--- Supplied data ---
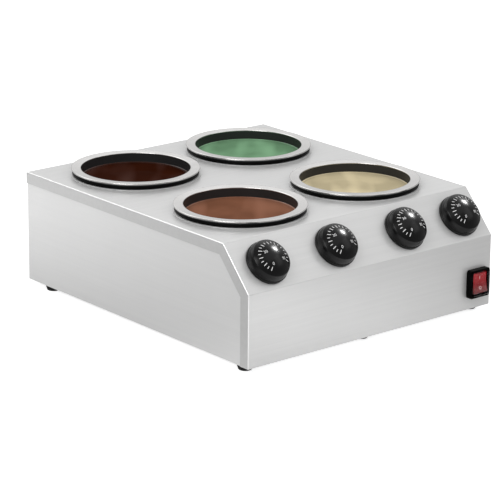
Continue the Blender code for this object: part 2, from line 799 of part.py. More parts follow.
---
--- Supplied data ---
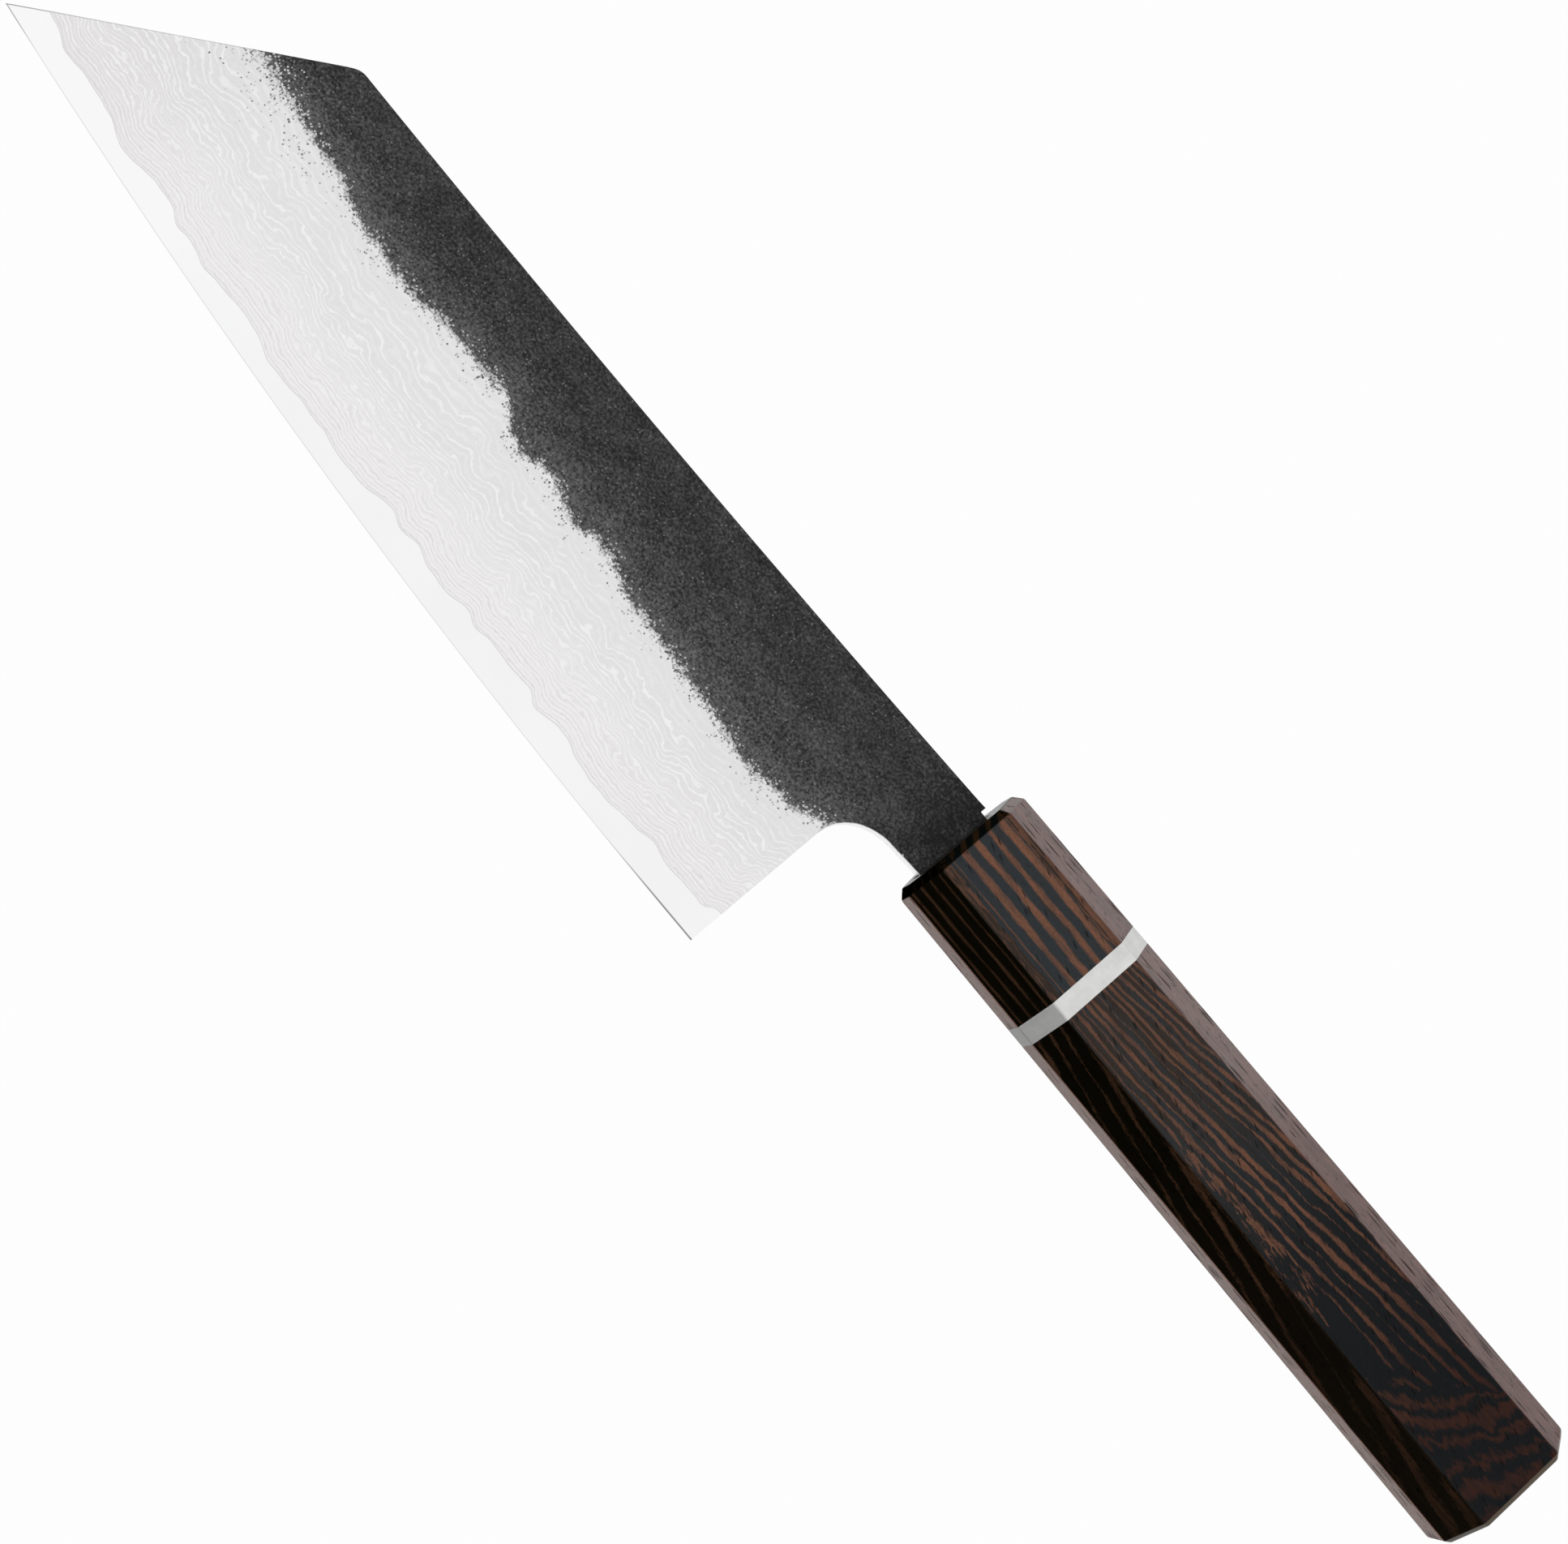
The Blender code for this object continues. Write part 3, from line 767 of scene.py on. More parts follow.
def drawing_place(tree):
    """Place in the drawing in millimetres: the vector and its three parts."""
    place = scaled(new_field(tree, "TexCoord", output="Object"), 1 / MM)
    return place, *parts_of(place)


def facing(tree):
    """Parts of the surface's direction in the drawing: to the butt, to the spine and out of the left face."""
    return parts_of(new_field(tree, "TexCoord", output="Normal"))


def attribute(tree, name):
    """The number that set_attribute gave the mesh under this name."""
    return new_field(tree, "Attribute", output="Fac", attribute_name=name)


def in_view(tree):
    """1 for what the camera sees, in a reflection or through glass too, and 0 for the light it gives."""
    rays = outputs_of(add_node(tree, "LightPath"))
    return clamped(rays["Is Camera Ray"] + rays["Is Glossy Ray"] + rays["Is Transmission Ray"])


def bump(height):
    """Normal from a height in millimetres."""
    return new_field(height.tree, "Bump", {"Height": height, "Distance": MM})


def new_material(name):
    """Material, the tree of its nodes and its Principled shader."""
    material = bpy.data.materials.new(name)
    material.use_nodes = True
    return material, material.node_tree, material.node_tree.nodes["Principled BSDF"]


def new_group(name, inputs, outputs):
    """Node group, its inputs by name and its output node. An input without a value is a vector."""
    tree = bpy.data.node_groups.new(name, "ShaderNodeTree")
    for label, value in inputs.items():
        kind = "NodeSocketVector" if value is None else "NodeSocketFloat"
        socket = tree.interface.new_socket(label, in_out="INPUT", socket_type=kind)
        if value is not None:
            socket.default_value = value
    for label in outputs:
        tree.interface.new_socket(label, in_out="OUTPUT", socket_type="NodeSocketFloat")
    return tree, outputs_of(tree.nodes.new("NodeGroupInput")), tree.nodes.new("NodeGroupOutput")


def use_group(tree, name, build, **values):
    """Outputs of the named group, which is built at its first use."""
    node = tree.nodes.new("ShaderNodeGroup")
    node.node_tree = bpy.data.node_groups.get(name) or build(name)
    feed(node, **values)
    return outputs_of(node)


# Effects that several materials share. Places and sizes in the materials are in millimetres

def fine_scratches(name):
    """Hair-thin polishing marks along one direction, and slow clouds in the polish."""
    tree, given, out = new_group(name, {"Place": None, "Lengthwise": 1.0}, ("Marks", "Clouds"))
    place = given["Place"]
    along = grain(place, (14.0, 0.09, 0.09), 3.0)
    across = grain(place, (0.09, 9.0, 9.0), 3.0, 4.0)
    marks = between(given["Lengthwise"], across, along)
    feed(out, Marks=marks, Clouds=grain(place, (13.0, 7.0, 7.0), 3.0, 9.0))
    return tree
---
--- Supplied data ---
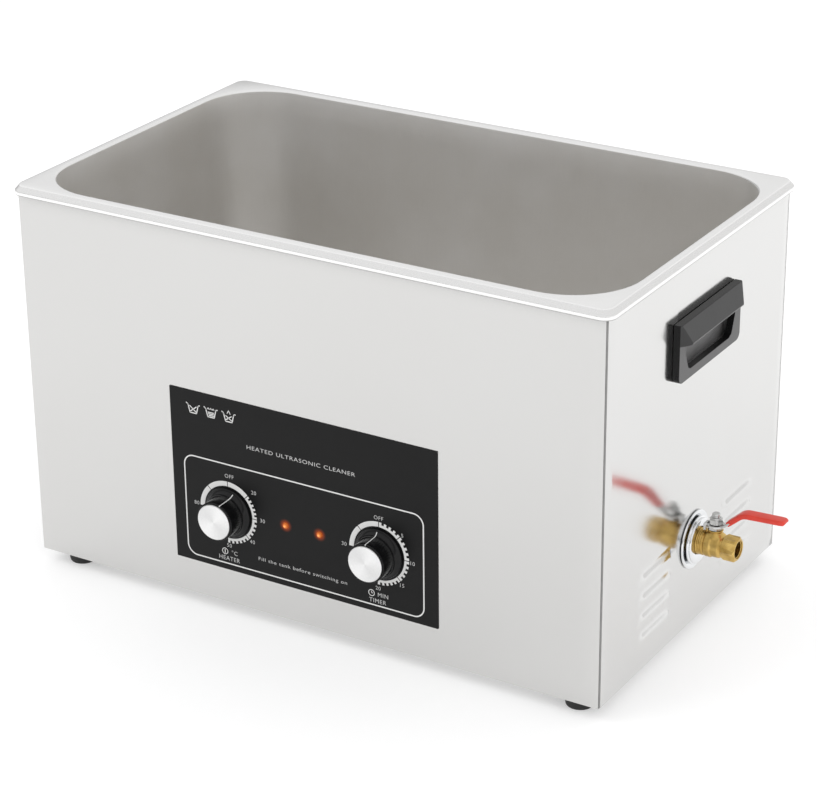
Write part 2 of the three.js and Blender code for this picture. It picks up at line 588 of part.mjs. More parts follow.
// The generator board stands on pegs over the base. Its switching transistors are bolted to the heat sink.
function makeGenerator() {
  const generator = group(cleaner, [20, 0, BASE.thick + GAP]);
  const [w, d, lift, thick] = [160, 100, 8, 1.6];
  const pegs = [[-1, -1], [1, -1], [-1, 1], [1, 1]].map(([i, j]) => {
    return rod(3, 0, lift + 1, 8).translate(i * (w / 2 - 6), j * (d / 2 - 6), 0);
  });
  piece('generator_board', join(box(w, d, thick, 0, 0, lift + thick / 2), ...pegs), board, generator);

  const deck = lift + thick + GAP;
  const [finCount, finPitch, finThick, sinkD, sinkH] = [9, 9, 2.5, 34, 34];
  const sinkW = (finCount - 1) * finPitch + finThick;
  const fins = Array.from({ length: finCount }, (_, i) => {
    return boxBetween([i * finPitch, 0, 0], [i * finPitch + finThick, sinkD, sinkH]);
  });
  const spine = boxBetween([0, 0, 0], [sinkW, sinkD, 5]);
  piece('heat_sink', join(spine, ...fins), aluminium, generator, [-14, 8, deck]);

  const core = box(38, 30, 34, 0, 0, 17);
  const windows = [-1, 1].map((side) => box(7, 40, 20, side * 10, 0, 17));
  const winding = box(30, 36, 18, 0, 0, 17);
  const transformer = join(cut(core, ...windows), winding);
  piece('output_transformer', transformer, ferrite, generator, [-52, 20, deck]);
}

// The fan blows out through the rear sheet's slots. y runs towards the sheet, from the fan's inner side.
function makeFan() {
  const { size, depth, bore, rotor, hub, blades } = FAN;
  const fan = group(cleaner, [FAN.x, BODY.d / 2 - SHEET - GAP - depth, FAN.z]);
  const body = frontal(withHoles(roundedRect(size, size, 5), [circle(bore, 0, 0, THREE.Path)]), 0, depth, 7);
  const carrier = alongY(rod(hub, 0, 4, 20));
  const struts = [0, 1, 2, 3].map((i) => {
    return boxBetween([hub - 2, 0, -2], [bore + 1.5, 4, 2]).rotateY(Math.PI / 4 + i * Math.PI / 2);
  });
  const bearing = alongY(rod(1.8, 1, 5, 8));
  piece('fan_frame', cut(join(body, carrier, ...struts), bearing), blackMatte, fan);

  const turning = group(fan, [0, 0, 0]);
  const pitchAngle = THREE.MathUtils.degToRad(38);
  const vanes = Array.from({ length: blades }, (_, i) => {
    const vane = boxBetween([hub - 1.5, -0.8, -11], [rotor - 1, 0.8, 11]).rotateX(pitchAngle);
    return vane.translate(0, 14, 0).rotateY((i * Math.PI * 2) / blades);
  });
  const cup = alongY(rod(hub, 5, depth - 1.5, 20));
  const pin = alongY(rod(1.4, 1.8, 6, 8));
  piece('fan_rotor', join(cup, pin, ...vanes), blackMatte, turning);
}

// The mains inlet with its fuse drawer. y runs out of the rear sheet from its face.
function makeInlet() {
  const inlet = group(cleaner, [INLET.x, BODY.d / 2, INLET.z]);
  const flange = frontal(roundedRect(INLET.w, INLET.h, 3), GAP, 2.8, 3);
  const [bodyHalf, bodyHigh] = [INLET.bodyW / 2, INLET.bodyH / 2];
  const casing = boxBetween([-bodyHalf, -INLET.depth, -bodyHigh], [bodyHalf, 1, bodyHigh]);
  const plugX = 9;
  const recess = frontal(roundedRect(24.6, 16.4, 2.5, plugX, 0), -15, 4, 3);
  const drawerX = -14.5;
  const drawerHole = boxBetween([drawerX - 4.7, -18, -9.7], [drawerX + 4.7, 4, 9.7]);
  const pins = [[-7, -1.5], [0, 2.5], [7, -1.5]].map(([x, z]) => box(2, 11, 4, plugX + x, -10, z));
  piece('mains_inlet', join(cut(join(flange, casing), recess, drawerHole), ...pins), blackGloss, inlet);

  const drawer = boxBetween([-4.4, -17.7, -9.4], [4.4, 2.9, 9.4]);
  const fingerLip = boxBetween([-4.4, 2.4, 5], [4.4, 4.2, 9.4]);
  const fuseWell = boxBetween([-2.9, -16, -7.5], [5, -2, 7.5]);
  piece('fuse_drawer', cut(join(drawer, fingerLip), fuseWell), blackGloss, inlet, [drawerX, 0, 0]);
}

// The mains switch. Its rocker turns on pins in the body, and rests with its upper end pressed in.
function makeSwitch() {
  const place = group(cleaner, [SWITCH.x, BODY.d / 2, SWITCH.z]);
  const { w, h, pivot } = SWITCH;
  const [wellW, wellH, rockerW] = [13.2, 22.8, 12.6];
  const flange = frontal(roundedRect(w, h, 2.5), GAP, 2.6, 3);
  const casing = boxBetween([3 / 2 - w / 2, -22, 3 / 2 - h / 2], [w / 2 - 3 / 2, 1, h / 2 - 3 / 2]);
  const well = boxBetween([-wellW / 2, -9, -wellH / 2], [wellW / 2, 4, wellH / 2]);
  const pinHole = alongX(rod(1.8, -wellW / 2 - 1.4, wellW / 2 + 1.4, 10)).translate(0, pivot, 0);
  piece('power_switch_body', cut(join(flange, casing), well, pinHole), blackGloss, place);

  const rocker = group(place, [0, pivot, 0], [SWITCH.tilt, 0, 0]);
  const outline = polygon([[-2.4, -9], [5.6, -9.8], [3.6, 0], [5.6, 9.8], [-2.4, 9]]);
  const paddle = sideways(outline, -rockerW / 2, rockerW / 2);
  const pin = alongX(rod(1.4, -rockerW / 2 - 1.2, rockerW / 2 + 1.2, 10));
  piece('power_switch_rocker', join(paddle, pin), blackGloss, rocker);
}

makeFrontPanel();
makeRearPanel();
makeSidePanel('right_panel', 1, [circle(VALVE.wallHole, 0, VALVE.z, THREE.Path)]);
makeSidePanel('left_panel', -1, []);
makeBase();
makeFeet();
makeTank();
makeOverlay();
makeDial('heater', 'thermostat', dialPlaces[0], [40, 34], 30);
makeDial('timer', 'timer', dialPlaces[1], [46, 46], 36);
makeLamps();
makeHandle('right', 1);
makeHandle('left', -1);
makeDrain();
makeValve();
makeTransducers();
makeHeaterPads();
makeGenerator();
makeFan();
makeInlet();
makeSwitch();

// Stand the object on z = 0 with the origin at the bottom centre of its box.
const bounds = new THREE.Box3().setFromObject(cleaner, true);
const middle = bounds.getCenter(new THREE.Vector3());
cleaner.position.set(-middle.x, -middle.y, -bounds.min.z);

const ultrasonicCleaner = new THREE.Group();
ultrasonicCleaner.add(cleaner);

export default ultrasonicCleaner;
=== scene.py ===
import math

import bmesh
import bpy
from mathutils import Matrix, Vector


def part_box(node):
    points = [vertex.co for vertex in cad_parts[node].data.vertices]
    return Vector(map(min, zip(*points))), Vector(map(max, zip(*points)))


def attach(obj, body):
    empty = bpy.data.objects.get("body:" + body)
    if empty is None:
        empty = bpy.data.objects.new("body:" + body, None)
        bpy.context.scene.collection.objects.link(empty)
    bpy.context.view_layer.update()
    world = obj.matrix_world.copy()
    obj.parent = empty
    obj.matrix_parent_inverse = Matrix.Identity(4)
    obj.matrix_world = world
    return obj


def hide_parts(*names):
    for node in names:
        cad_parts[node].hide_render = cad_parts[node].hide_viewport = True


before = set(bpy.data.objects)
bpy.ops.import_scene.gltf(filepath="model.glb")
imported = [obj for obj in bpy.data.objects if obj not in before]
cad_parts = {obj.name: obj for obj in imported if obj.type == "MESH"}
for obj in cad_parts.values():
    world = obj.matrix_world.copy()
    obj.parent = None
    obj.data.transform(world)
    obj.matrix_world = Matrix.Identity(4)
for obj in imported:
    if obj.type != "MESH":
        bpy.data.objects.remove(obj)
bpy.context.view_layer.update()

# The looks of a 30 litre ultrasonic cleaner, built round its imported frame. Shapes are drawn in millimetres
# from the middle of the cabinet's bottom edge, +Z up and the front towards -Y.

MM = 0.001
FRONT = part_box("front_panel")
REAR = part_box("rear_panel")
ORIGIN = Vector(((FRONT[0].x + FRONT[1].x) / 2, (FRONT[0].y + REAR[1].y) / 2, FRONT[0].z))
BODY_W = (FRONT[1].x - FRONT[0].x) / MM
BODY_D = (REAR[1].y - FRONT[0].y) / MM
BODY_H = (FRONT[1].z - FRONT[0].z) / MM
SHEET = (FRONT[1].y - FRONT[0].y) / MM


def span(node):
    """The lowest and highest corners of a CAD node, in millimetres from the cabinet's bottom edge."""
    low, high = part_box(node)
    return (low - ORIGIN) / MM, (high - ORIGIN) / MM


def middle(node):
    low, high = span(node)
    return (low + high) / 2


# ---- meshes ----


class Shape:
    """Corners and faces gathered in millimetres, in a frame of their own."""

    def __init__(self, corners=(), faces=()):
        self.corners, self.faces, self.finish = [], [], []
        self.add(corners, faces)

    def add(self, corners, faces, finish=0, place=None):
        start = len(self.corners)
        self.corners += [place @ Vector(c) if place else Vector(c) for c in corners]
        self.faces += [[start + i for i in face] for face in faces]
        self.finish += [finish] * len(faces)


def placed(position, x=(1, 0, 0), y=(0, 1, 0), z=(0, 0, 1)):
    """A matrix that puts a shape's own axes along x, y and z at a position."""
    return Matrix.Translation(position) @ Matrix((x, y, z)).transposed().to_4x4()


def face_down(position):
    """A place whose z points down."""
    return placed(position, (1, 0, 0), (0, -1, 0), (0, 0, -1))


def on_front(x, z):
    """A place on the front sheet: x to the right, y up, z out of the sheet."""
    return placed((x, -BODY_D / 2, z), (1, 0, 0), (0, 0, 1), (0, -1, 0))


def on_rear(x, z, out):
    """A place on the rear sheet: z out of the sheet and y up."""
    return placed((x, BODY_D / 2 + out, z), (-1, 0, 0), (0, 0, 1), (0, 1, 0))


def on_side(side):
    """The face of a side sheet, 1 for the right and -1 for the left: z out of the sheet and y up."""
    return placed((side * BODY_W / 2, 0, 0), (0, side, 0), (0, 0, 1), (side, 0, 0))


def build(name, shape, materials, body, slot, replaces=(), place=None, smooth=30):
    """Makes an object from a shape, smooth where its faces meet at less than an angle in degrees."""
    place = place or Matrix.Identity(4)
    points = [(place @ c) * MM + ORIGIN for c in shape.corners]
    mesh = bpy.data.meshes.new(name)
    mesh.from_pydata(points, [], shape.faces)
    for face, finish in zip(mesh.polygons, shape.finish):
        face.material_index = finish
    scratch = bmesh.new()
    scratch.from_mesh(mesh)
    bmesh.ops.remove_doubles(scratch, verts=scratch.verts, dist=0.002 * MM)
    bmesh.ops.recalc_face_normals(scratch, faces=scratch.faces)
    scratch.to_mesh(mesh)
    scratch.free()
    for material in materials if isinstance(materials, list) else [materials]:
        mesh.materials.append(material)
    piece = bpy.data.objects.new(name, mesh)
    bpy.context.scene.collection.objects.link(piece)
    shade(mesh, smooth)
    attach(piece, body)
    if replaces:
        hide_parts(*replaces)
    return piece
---
▶ **Task to complete**: Looking at the data above, return every line from the one with "of its box." down to the one with "bpy.data.objects.remove(obj)", exactly and inclusively.

▶ **Worked answer**:
// Stand the object on z = 0 with the origin at the bottom centre of its box.
const bounds = new THREE.Box3().setFromObject(cleaner, true);
const middle = bounds.getCenter(new THREE.Vector3());
cleaner.position.set(-middle.x, -middle.y, -bounds.min.z);

const ultrasonicCleaner = new THREE.Group();
ultrasonicCleaner.add(cleaner);

export default ultrasonicCleaner;
=== scene.py ===
import math

import bmesh
import bpy
from mathutils import Matrix, Vector


def part_box(node):
    points = [vertex.co for vertex in cad_parts[node].data.vertices]
    return Vector(map(min, zip(*points))), Vector(map(max, zip(*points)))


def attach(obj, body):
    empty = bpy.data.objects.get("body:" + body)
    if empty is None:
        empty = bpy.data.objects.new("body:" + body, None)
        bpy.context.scene.collection.objects.link(empty)
    bpy.context.view_layer.update()
    world = obj.matrix_world.copy()
    obj.parent = empty
    obj.matrix_parent_inverse = Matrix.Identity(4)
    obj.matrix_world = world
    return obj


def hide_parts(*names):
    for node in names:
        cad_parts[node].hide_render = cad_parts[node].hide_viewport = True


before = set(bpy.data.objects)
bpy.ops.import_scene.gltf(filepath="model.glb")
imported = [obj for obj in bpy.data.objects if obj not in before]
cad_parts = {obj.name: obj for obj in imported if obj.type == "MESH"}
for obj in cad_parts.values():
    world = obj.matrix_world.copy()
    obj.parent = None
    obj.data.transform(world)
    obj.matrix_world = Matrix.Identity(4)
for obj in imported:
    if obj.type != "MESH":
        bpy.data.objects.remove(obj)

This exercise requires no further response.